The top of the shaft 34 is threaded and a compression nut 74 attached thereto. The end of the housing 62 is closed by a closure fitting 76. Tightening the nut 74 causes it to bear against the uppermost sleeve 68 and in turn compress all of the other sleeves and components fitted around the shaft until a continuous tube in compression is formed, the snap ring carrying the compression thus created. The effect of this is that the shaft is enclosed in a continuous sleeve that protects it from contact with flowing or circulating fluid. While fluid may penetrate between the parts of the compression tube and contact the shaft, it will not flow and so the contact will merely corrode until it is covered and no further degradation will occur. The hydraulic axial load generated at each impeller during pumping may be transmitted onto the runner of the thrust bearing by the formed continuous tube formed the impellers, various spacers and rotary sleeves of radial bearings. Further benefits are obtained by moving the compression fittings outside the high torque sections of the shaft. The snap ring and compression nut are at the top and

bottom respectively whereas the high torque regions are found between these points. The compression tube also acts to support the shaft physically so improving the overall strength of the construction.

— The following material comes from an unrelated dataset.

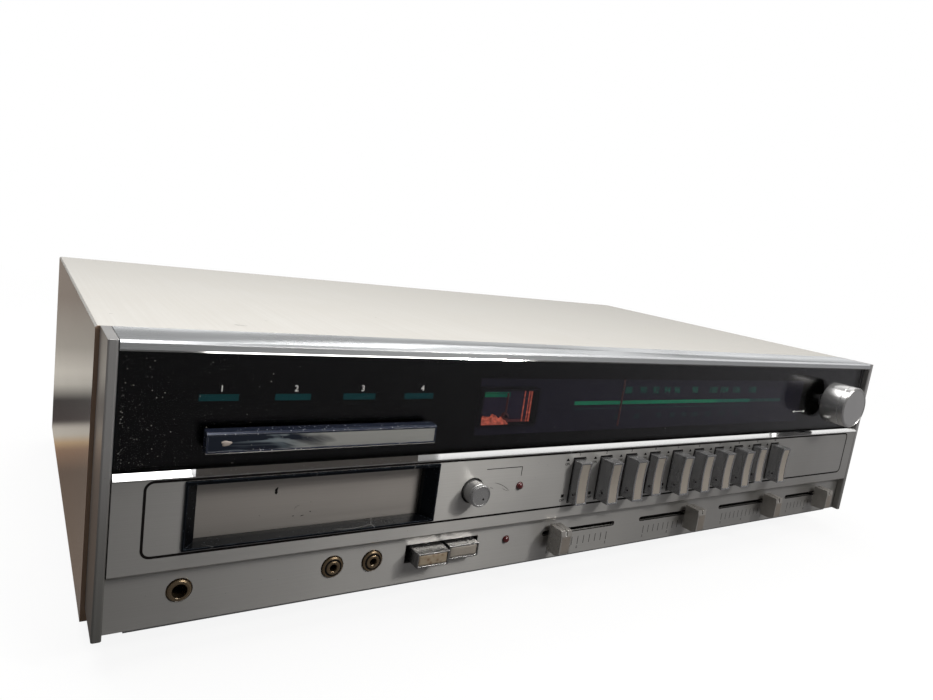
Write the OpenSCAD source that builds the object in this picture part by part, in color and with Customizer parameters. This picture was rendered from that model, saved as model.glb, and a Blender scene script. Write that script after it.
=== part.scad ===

The shaft described in the embodiment above is a single piece element. This is particularly preferred as it avoid the need for joints which can disrupt the compression tube and introduce potential weaknesses.

Also, thanks to the axial compression onto the sleeves 59, impellers 66 and rotor element (46), rotary sleeves of the bearings and various other rotary spacers, the bending rigidity of the shaft is increased.

Other changes within the scope of the invention will be apparent.